Evidemment, Manu Chao est de la fête, enfin du moins, ses chansons, ding, ding. A la nuit tombée, quelques femmes préparent des tortas de carne asada, pendant que l'on projette sur un drap au dos d'un camion, le film des dernieres fois, de la victoire. triomphalisme certain, qui permet de se gausser des MM, et des flics. rire facile; pas vraiment le mien, ce n'est pas assez mon combat, pour ne pas trouver un peu étriqués les slogans catégoriques. Mais en même temps, euphorie de la jeunesse et de la rébellion, et c'est une victoire qui est célébrée ce soir, après près d'un mois d'action de ces militants qui croient en leur cause, et ce d'autant plus qu'ils y ont pris part, qu'ils ont été actifs, vivants.
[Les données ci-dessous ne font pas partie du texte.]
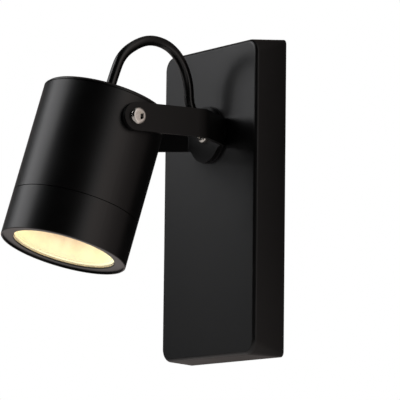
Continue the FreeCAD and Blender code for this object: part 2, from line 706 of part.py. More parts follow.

Un camion de MM arrive en haut de la colline, les manifestants se précipitent à sa rencontre, pour le confronter, et surtout crier au racisme. Dénonciation d'un manque de générosité de la part de ces hommes qui ont leurs raisons (ou leurs peurs), mais en même temps l'agressivité continue de me mettre mal à l'aise. vieux échos... "You say you want a revolution...We all want to change the world, But when you talk about destruction, Don't you know you can count me out"... on ne fait pas d'omelette sans casser des oeufs. Faut-il toujours savoir ce que l'on fait? Est-ce possible? Quel part laisser à la contingence, à l'intuition, au concret? qui a raison? Est ce que l'histoire n'avance pas sans se préoccuper de qui a raison et qui a tort, en nous mangeant sur le dos. Il faut cultiver son jardin... pour mieux en partager les fruits?
Enfin, retour dans la nuit, laissant un camp qui continue à célébrer. Somnolence alors que "Proxima estacion: esperanza" égrène ses mélodies et ses rythmes de rengaine au long de la route maquillée de jaune, et moi qui les reprend, avec plus de facilité que les slogans, plus tôt, et je jurerais que la Grande Ourse, pas tout à fait sans frontière et pas tout à fait sans âge, me fait un clin d'oeil grand-maternel.

Commentaires

1. Le mardi 9 août 2005, 19:15 par mom

Que de questions que tu n'as pas fini de te poser … et auxquelles je n'ai toujours pas apporté de réponses, à supposer qu'il y en ait…
En tous cas, merci pour cette fresque ou plutôt cette eau-forte, Goya littéraire ;)

2. Le mercredi 10 août 2005, 02:51 par wam

Goya...c'est flatteur; mais je peux faire mieux, il faut travailler. je m'entraine, pour ma vocation Kesselienne.
Si Trev lit ces lignes: oui, oui, je peux écrire ça armée de la théorie girardienne, mais laisse moi finir "des choses cachées..." d'abord.